I do regular tests with restic and spot checks via restic-browser. -
@necrevistonnezr how have you been testing backups? I have a raspberry pi at home, set up with restic/rclone backups as well. Once in a while I mount one of the latest snapshots and check a bit randomly if things "look ok". I'd like to have a better system to check if backups are okay, so any pointers would be appreciated.

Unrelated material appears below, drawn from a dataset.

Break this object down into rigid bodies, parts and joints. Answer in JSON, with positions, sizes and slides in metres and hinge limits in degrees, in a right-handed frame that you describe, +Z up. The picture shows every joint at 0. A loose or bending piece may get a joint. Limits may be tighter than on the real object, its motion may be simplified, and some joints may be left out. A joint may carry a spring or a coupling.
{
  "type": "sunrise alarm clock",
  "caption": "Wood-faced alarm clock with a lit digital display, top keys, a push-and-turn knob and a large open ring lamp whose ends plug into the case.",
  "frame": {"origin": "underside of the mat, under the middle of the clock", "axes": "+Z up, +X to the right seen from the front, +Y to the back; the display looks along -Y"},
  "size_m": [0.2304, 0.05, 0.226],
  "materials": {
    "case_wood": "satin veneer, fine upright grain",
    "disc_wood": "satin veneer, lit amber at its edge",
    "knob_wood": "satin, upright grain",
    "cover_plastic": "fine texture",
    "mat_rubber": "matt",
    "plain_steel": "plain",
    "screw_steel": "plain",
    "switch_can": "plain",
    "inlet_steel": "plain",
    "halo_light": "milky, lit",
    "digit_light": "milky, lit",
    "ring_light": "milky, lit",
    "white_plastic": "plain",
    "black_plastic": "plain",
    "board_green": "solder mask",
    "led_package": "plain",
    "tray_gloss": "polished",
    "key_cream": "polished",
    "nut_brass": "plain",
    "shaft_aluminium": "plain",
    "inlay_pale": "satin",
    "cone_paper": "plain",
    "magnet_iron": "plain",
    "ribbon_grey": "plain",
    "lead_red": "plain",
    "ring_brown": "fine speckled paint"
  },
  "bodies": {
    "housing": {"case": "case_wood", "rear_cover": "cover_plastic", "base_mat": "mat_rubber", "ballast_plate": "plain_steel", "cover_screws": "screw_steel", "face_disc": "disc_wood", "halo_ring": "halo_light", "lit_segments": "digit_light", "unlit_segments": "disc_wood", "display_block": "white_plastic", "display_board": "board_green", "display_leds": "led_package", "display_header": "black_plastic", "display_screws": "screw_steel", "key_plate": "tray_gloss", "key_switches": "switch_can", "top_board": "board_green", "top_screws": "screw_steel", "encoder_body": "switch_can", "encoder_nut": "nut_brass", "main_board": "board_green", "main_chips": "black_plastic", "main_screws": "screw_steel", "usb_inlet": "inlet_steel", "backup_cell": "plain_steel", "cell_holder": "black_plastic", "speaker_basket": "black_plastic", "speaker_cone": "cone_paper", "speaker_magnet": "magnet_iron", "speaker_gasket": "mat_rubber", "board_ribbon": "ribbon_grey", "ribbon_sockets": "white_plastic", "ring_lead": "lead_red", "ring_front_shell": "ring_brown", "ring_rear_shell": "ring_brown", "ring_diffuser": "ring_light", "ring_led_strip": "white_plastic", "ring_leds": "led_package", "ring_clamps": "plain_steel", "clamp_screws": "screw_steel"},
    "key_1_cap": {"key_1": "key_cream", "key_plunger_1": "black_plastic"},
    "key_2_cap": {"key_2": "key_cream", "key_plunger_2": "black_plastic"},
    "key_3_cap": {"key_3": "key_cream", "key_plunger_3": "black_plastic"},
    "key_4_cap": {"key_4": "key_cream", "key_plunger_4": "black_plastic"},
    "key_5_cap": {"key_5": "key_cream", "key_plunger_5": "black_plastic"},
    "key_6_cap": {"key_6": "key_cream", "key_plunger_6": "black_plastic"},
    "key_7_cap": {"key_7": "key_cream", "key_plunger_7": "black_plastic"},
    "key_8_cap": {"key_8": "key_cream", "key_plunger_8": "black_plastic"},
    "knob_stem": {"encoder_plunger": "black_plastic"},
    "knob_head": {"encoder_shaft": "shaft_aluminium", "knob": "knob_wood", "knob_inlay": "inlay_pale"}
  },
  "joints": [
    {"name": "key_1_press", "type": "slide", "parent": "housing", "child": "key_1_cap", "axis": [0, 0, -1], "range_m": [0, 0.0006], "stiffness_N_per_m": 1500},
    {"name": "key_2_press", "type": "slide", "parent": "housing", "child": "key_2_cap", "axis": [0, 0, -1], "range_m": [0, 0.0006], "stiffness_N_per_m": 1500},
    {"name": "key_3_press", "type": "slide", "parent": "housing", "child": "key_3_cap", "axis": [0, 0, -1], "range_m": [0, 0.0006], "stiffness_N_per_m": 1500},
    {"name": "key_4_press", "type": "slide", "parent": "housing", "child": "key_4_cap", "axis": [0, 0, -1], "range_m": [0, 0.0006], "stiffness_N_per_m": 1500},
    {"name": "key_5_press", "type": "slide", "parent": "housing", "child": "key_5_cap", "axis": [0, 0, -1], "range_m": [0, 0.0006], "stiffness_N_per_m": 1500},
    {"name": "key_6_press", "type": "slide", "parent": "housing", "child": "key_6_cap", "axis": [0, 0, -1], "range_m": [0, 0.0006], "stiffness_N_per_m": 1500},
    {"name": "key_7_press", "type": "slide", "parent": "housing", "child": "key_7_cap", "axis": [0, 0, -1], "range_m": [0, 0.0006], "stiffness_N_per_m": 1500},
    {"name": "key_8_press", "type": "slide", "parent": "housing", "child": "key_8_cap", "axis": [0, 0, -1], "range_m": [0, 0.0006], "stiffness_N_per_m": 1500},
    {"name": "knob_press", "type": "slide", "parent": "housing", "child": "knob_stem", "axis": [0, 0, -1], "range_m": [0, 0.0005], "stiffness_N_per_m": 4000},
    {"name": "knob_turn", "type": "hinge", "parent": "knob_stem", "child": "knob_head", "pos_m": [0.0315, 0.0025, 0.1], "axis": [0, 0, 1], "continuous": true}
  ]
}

On a more cloudron-related note, @girish, is there a way people test restoring backups on their cloudrons? How would one go about tesing if restore will run okay when needed?
-
OK, after 4 hours...
checkPack: Load: The specified key does not exist. Load(<data/4a8f87b965>, 0, 0) returned error, retrying after 507.606314ms: The specified key does not exist. Load(<data/4a8f87b965>, 0, 0) returned error, retrying after 985.229971ms: The specified key does not exist. Load(<data/4a8f87b965>, 0, 0) returned error, retrying after 803.546856ms: The specified key does not exist. Load(<data/4a8f87b965>, 0, 0) returned error, retrying after 1.486109007s: The specified key does not exist. Load(<data/4a8f87b965>, 0, 0) returned error, retrying after 2.070709754s: The specified key does not exist. Load(<data/4a8f87b965>, 0, 0) returned error, retrying after 3.67875363s: The specified key does not exist. Load(<data/4a8f87b965>, 0, 0) returned error, retrying after 4.459624189s: The specified key does not exist. Load(<data/4a8f87b965>, 0, 0) returned error, retrying after 6.775444383s: The specified key does not exist. Load(<data/4a8f87b965>, 0, 0) returned error, retrying after 15.10932531s: The specified key does not exist. Load(<data/4a8f87b965>, 0, 0) returned error, retrying after 13.811796615s: The specified key does not exist. checkPack: Load: The specified key does not exist. [2:36:37] 100.00% 57800 / 57800 packs Fatal: repository contains errors
-
@necrevistonnezr how have you been testing backups? I have a raspberry pi at home, set up with restic/rclone backups as well. Once in a while I mount one of the latest snapshots and check a bit randomly if things "look ok". I'd like to have a better system to check if backups are okay, so any pointers would be appreciated.
On a more cloudron-related note, @girish, is there a way people test restoring backups on their cloudrons? How would one go about tesing if restore will run okay when needed?
@malvim said in Backup Improvements: Restic Backend:
On a more cloudron-related note, @girish, is there a way people test restoring backups on their cloudrons? How would one go about tesing if restore will run okay when needed?
Yes, use dry-run - https://docs.cloudron.io/backups/#dry-run
For Cloudron 9, we are adding backup integrity checks feature . This will prevent against bitrot and also some sort of self validation that it is backing up all files.